Sebel karena aku tidak dapat tempat duduk yang sesuai dengan pesananku. Mana aku dan Mila duduk terpisah lagi. Aku duduk di baris ketiga dan diapit oleh seorang nenek dan seorang ibu yang gemuk sedangkan Mila tidak kalah sialnya duduk di baris pertama sama supir. Dia diapit oleh wanita gemuk. Ah mana dia kurang enak badan tadi.
Mual karena sepanjang aku dari Tangse sampai Banda Aceh, bau durian memenuhi mobil. Mana jalannya berbelok-belok lagi (jalan khas Tangse). Huek…huek…hampir saja aku muntah. Tapi aku tahan, kepalaku pusing bukan kepalang. Duh durian, engkau makin membuatku semakin tidak suka padamu. Aku memang tidak suka sama durian, baunya itu loh bikin pusing. Tapi mau gimana lagi, soalnya duriannya bukan punya siapa-siapa sih, itu durian kepunyaan Mila (doyan banget tuh anak sama durian). Jadi ya sabar aja. Tapi aku tau kalau dia agak rasa bersalah melihat aku yang merengut sepanjang perjalanan gara-gara bau durian.
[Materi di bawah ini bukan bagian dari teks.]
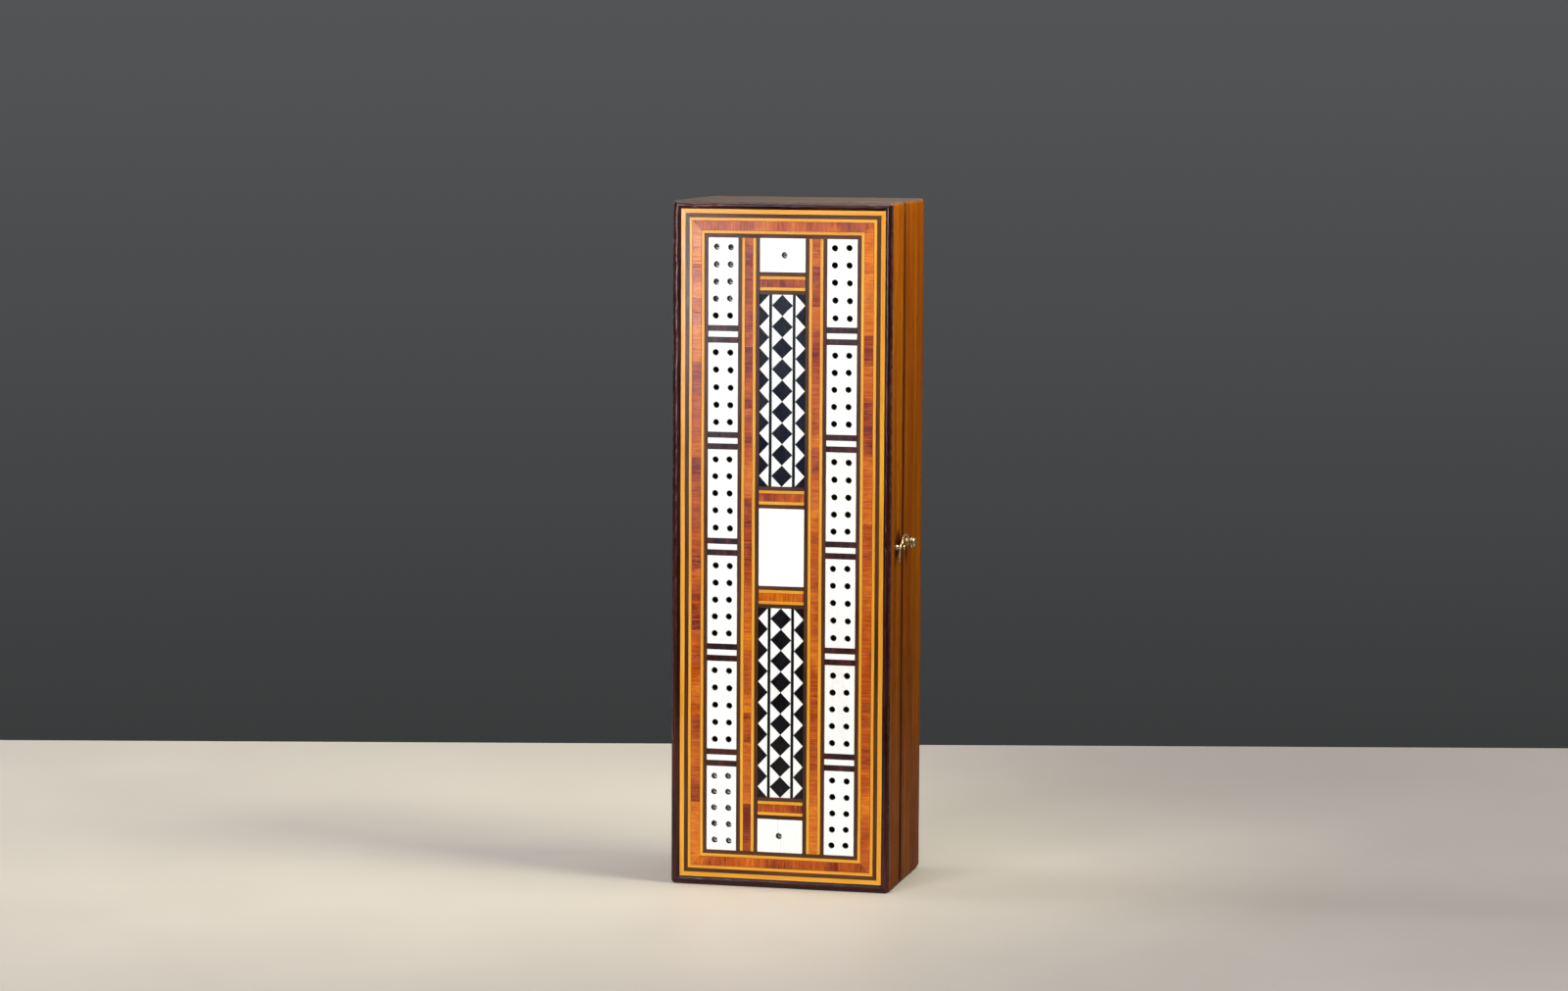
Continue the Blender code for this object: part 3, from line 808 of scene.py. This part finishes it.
def drills(holes, radius, top, depth, flare, sides=24, dusty_depth=None):
    """Round drills with a countersink at the surface and a blunt point, shorter for dusty holes."""
    shape = Shape()
    turn = Matrix.Rotation(-pi / 2, 4, "X")
    for x, z in holes:
        r = radius * (1 + 0.04 * soft(x, 3.1, z, 1.7 * MM))
        profile = [(r + flare + 0.5 * MM, -0.5 * MM), (r + flare, 0.0), (r + 0.3 * flare, 0.35 * flare)]
        end = dusty_depth if dusty_depth and packed((x, z)) else depth
        profile += [(r, flare), (r, 0.4 * end), (r, end - 0.3 * MM)]
        profile += [(0.75 * r, end - 0.22 * MM), (0.3 * r, end - 0.1 * MM), (0.0, end)]
        turned(profile, Matrix.Translation((x, top, z)) @ turn, sides, shape)
    shape.paint("y", 0, 0.5, 1)
    return shape


def hole_dirt(holes):
    """Dirt for a plate: it thickens down the wall of each hole."""
    def amount(place):
        nearest = min(math.dist((place.x, place.z), hole) for hole in holes)
        return (place.y - FRONT) / SKIN if nearest < 1.7 * MM else 0.0
    return amount


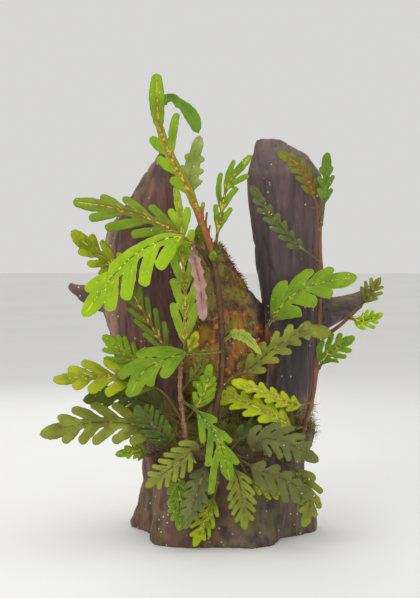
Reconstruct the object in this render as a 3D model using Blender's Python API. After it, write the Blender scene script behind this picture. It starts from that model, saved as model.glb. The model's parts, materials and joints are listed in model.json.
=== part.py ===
"""Pinnatifid hygrophila growing on a forked piece of driftwood.

The wood stands on a sawn flat foot: a broad stump, a thick left limb and a thick
right limb, each with a side snag, and a low mossy spur between them. The stems
root on the ledge of the stump and carry deeply lobed leaves.

X runs to the right, Y away from the front, Z up. The tables are in millimetres;
the meshes are in metres. The origin is on the sawn foot, near its middle.
"""

import math
from dataclasses import dataclass

import bmesh
import bpy
from mathutils import Vector

MM = 0.001

# Driving dimensions of the wood, in millimetres
LEDGE_HEIGHT = 76.0
JOINT_GAP = 0.3
BASE_SIDES = 24
ROOT_SPREAD = 2.4
LIMB_SIDES = 12
SNAG_SIDES = 8

# Driving dimensions of the plant, in millimetres
LEAF_THICKNESS = 0.8
PETIOLE_STEP = 14.0
STEM_SAMPLES = 9
STEM_BEVEL_RESOLUTION = 1


@dataclass(frozen=True)
class Finish:
    """Colour, roughness and metallic value of one material."""

    name: str
    colour: tuple
    roughness: float
    metallic: float = 0.0


BARK = Finish("dark_driftwood", (0.055, 0.024, 0.018), 0.7)
MOSSY_BARK = Finish("mossy_driftwood", (0.10, 0.075, 0.02), 0.8)
BROWN_STEM = Finish("brown_stem", (0.09, 0.028, 0.018), 0.45)
PINK_STEM = Finish("pink_stem", (0.30, 0.09, 0.06), 0.45)
BRIGHT_GREEN = Finish("bright_green_leaf", (0.28, 0.48, 0.01), 0.4)
YELLOW_GREEN = Finish("yellow_green_leaf", (0.42, 0.50, 0.01), 0.4)
MID_GREEN = Finish("mid_green_leaf", (0.16, 0.34, 0.02), 0.4)
OLIVE_GREEN = Finish("olive_leaf", (0.12, 0.14, 0.025), 0.5)
PINK_UNDERSIDE = Finish("pink_leaf_underside", (0.36, 0.18, 0.17), 0.5)


@dataclass(frozen=True)
class Section:
    """One cross-section of a piece of wood: its centre and half sizes."""

    x: float
    y: float
    z: float
    half_width: float
    half_depth: float


@dataclass(frozen=True)
class Stem:
    """One stem: the points its centreline runs through and its two radii."""

    name: str
    points: tuple
    radius: float
    tip_radius: float
    finish: Finish


@dataclass(frozen=True)
class Leaf:
    """One pinnatifid leaf.

    stem and at say where on which stem it grows: 1 is the stem's free end.
    points are the rest of the midrib, face the way the blade's top looks.
    lobes is the number of lobe pairs, reach the length of the longest lobe,
    left and right the shares of it that the two sides have, longest where on
    the blade the longest lobe sits, wing the half width of the blade along the
    midrib, lean the angle between lobe and midrib, petiole the bare share of
    the midrib, stalk its half width, end the length of the end lobe in lobe
    spacings, fill how much of its room a lobe takes, and droop how far the tips
    of the lobes bend back from the face. margin is the widest half width where
    the right edge is nearly whole. gaps are the lobes that are left out, counted
    from the petiole, with a minus sign on the left.
    """

    name: str
    stem: str
    at: float
    points: tuple
    face: tuple
    lobes: int
    reach: float
    finish: Finish
    wing: float = 2.4
    lean: float = 40.0
    petiole: float = 0.14
    stalk: float = 0.9
    left: float = 1.0
    right: float = 1.0
    longest: float = 0.35
    end: float = 1.2
    fill: float = 0.8
    droop: float = 0.10
    margin: float = 0.0
    gaps: tuple = ()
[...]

Alhamdulillah…itu yang ku ucapkan ketika sampai di rumah. Akhirnya tiba juga dirumah dengan selamat. Dan langsung menelpon kantor untuk memberi kabar pada bos kalo aku baru saja sampai dari Tangse. Alhamdulillah beliau ngerti dan menyuruh aku istirahat saja, tidak usah masuk kerja hari ini. So, istirahat sambil buat laporan perjalanan ini jadi pilihanku.

Buat teman-teman yang ingin aku kunjungi, aku tunggu undangan kalian ya.